By Megan WambuiIt’s Thursday afternoon, the sun outside could be mistaken for a ball of fire. It’s about 28 degrees hot. I’m barely thirty minutes since I came back from running office errands, and my mind has been telling me how I am about to fail my friend and author for not having prepared a piece for her blog tomorrow. So, I quickly open up my laptop and start typing. Don’t get me wrong, I had an idea of what I wanted to share. It stuck with me for two weeks and I was hoping to have a change of heart you know; and that of the mind but nothing else has come up yet.
Today I choose to let you in on how I feel, I want to let you in to understand how I feel and why I feel that way but most importantly, I want you to help me. Yes. Help me handle my feelings; because the thin line between friendship and lovers has been crossed and I do not know whether there is hope for us. For me and my lover to salvage it.
It all began as a sick joke. A big mistake. We had just reconnected over the week and this was our first meeting after three years of never meeting. A rainy Saturday afternoon as my friends and I were coming from the gorgeous Two Rivers mall and were excited for having shopped some fancy clothes at LC WAIKIKI. In an uber, my phone rang and I was already cursing being separated from my tea scone and borrowed yoghurt. I pause right here and sip my now bought yoghurt as I get a recollection of memories of that day. I picked up and it was him. Frank. Dear Frankie. We talk little of what I remember and soon after I was telling my pals and the uber driver that there was a change of destination.

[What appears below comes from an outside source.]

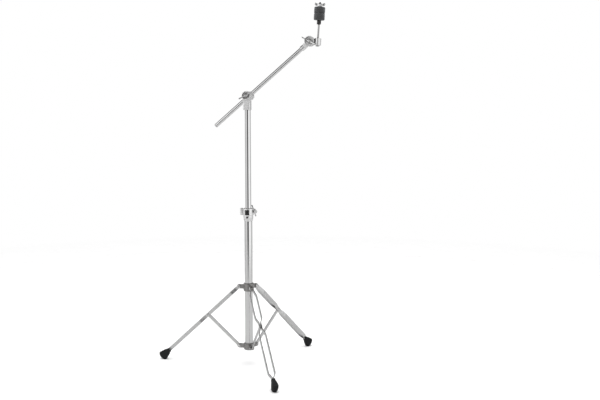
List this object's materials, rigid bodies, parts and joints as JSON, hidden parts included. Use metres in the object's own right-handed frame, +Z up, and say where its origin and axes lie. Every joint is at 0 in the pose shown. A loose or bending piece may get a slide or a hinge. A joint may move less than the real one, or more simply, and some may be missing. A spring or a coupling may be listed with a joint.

I arrive, cold and shaking from the winds of the night. He is there, standing outside his local pub all smiling and chubby. I was happy to see him. Excitedly, I ran into him and I let him hold me in there, in his well-built muscles, laying calmly on his amazingly structured chest and I allowed myself remember how much I had missed him. He missed me too. I could tell from the look in his eyes.
Fast forward, we are in the club, all drunk and dancing, him amidst our other mutual friends were laughing uncontrollably after I showed them a video of my friend, an online comedian. Kim suggested that we leave for another club as the deejay in there was killing us. Sooner than later, I woke up to some hot breath and the feeling of a human I didn’t remember. This was the beginning of us, where our line started fading.
It felt wrong, I felt guilty, I couldn’t remember the events of the previous night but even then, somehow it felt okay. Okay because he was still there with me, because he cared. It was wrong but it felt right. I know- a total conflicted contradiction.
I have been seeing him since then and even though I won’t care to admit that at times I am sad and guilty for doing this, I can’t stop. I keep thinking I have been infected with a disease that has no cure. A good cancer. I talk for hours with him, I fight with him, spend my evenings catching up with him and even then, I can’t stop missing him. I have been cursed.
He is in a good place right now, but I keep feeling like I’m going to ruin it. He has got a good thing going on and I don’t want to break that. I also don’t want to lose him- as my friend. We have been friends for years. Six years to be precise and I don’t want to lose that over some temporary good time. I am a good person deep inside, but sometimes the devil just wants me to behave like his. I want better for me too, but I don’t know how. Now I have to deal with this thin faded line that I want to keep and have; and please don’t pick that line of me having my cake and keeping it too. I know but I’m beyond that level. I need like serious counselling, psychologist kind of advice. Ladies and gentlemen- your kind and harsh words will go a long way before we meet again.
Ps: Love and friendship exclude each other- Jean De La Bruyere.
Friendship often ends love; but love in friendship-never.